Prior to loop peeling the function we'd like to inlined in h264ref has a single use.

Currently, (non-simple) loop peeling will not peel a loop if it includes a function call that is likely to be inlined (i.e., is not marked with a noinline attribute, has internal linkage and has a single use). This is exactly the case we're dealing with in h264ref, except the function to be inlined isn't marked as internal until the LTO phase of compilation. Thus, one possible approach would be to defer peeling until the LTO phase.

In https://reviews.llvm.org/D45374#1061368, @fhahn wrote:

> Thanks for having a look and sorry for not being clearer. Chad discovered a regression in SPEC2006's h264ref with LTO, caused by this change. The problem was that we peeled off an iteration of a big loop before LTO. That caused the function to be too big for the inliner during LTO, whereas it would be inlined before. We based the peeling decision on a nested condition. With this patch I tried to find a balance between increasing code size and benefits of peeling (simplifying nested conditionals are likely to have less positive impact than top-level ones).
>
> @mcrosier did some more digging and found that we might just want to run simple unrolling before LTO and normal unrolling/peeling during LTO, which makes a sense to me.
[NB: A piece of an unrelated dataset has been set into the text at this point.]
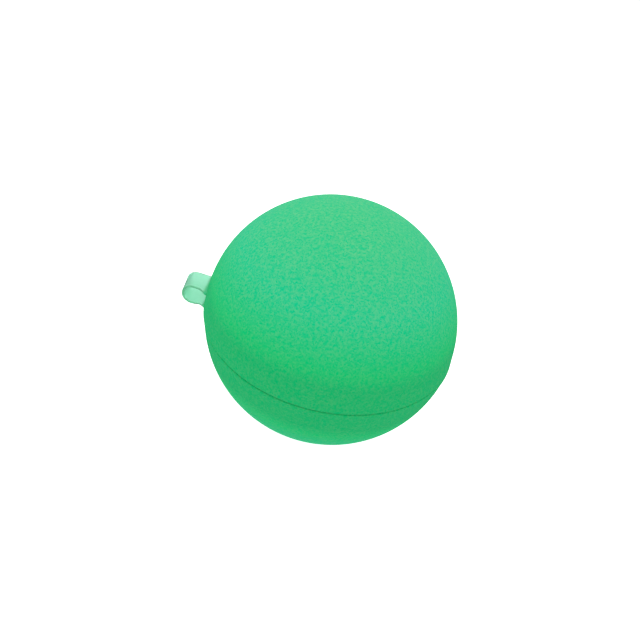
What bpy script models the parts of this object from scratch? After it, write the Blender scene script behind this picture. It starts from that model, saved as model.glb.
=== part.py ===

With that, we would not need this patch (or we could only consider top-level conditionals for "simple" peeling) and IMO that is what we should try to do.

Quick update on this Florian.  I think my initial analysis was a little off or rather the regression in h264ref was actually just noise.  I tried reverting r327671 (your change to peeling) on ToT this afternoon to verify the regression and now the revert itself is causing a regression.  Further, after r324557 (which changed the codegen optimization level when compiling with gold) was reverted in r329458, I'm now showing that h264ref is ahead by 3.19% when comparing ToT to Clang 6.0.  Thus, I not sure this change is worth pursuing if the sole purpose is to address the h264ref regression (which doesn't appear to be a real regression after all).

https://reviews.llvm.org/D45374